Même s’ils feignent de ne pas s’en rendre compte, leur crédibilité est en jeu. S’étant illustrée par des prises de position allant dans le sens de la défense de la dignité humaine, l’Église catholique avait regagné en estime. Ayant fait part de leur détermination à «mettre en pratique la volonté divine dans la gestion des affaires publiques», les églises charismatiques et du Réveil avaient suscité de l’espoir. S’étant engagé à «contribuer au même titre que ses (pairs) à ramener la paix et la cohésion nationale», le clergé musulman avait laissé croire à une nette évolution. Dans la perspective des élections d’août 2023, toutes les obédiences religieuses ou spirituelles, y compris les traditionnalistes, avaient envoyé des signaux d’ouverture, de justice et d’intégrité. Pourtant, nombre de recommandations du DNI vont à rebours de ces valeurs. Comment et pourquoi des hommes de foi ont-ils pu s’en accommoder ? Mystère et boule de gomme.

De par leur attitude, les ecclésiastiques déroutent et intriguent: l’inégalité des citoyens en droits et le distinguo entre «Gabonais de souche», «Gabonais de père et de mère», «Gabonais d’un seul parent» ou «binationaux» ne correspondent nullement au précepte biblique du «Tu aimeras ton prochain comme toi-même». Il ne correspond pas non plus aux enseignements du Coran, la piété y étant décrite comme la seule source de distinction entre les hommes. Certes, il n’a jamais été question de s’inspirer des livres saints pour réformer nos institutions ou régir notre société. Encore moins de construire une théocratie. Mais, la présence de nombreux ecclésiastiques au sein du bureau avait laissé penser à une volonté de bâtir une communauté de destin, fondée sur des notions comme la transparence, la tolérance et la responsabilité. Après tout, dans toutes les religions, le salut est individuel, accordé en fonction des actes et non de la naissance.

Liberté de conscience

Même si le débat sourdre à peine, nombre d’observateurs s’interrogent.
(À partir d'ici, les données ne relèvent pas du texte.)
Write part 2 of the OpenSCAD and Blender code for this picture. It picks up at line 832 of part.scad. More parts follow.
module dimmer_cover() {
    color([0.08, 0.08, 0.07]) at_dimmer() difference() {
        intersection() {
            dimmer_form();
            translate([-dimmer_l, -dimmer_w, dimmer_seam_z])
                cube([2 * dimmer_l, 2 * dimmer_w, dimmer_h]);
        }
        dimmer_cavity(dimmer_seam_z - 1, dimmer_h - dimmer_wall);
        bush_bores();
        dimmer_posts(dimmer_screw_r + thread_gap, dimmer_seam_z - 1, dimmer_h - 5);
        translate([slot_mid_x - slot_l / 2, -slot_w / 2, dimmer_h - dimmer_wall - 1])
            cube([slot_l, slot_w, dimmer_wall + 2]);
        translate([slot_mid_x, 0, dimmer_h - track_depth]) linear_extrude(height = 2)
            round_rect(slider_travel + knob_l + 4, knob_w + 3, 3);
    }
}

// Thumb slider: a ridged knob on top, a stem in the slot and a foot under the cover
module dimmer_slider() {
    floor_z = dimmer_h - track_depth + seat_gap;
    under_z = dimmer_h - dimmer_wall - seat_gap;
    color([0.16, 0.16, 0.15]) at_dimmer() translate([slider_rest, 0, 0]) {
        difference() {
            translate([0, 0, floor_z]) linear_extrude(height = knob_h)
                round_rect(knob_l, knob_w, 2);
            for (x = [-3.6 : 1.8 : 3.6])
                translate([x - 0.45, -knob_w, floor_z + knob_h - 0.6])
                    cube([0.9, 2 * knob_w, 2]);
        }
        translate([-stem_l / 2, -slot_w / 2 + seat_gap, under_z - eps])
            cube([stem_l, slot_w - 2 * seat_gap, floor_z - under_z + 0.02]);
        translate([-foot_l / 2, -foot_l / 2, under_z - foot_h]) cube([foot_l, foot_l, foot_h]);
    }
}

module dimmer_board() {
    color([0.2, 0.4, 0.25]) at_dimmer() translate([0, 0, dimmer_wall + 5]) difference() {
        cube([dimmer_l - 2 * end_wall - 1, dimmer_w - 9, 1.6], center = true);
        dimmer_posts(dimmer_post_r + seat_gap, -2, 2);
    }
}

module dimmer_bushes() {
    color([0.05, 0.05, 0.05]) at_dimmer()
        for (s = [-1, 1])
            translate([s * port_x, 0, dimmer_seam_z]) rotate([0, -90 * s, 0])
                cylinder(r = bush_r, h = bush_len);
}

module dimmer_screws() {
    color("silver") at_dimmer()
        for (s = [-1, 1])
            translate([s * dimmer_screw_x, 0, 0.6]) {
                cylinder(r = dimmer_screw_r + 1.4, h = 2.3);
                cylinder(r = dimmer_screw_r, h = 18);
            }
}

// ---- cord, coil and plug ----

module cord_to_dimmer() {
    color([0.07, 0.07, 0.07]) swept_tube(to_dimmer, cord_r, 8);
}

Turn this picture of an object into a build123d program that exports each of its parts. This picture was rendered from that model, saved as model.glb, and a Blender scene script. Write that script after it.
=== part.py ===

Les ecclésiastiques avaient-ils si peu d’emprise sur les échanges ? Pourquoi les ont-ils laissé prendre une telle tonalité ? Comment comprennent-ils la recommandation relative à la suspension des partis ? N’y ont-ils pas vu une atteinte au droit à la liberté d’association et, par conséquent, une menace pour les églises charismatiques et du Réveil, souvent constituées sous le mode associatif ? Les offices religieux étant des réunions publiques, si les activités des partis sont suspendues, pourquoi les églises auraient-elles le droit de mener les leurs ? A l’évidence, ils ne se sont pas posés ces questions. Pourtant, la crise de la Covid-19 fut riche en enseignements: suite aux restrictions à la liberté de réunion, les offices religieux furent interdits, au point où l’Église catholique fut contrainte de sonner la révolte pour recouvrer le droit d’organiser des messes.

Dans le combat pour le respect des droits de l’homme, il y a la bataille pour la liberté de conscience, c’est-à-dire le droit de chacun à professer des valeurs, principes et opinions ou à pratiquer la religion et le culte de son choix. Si le DNI visait d’abord la réorganisation du jeu démocratique et de l’appareil d’État, il avait aussi pour objectif de consolider le vivre-ensemble par un élargissement de l’espace civique. De ce point de vue, les participants auraient dû être plus regardants sur certaines recommandations, notamment celles tendant à instaurer des discriminations ou à restreindre l’exercice des libertés fondamentales. Malheureusement, pour n’avoir pas le lien avec leurs propres activités, les ecclésiastiques ne l’ont pas compris. Sauf à s’exposer à des déconvenues ou au désamour, ils seraient inspirés de mieux analyser leur positionnement pour la suite du processus. En tout cas, ils sont face à leur foi.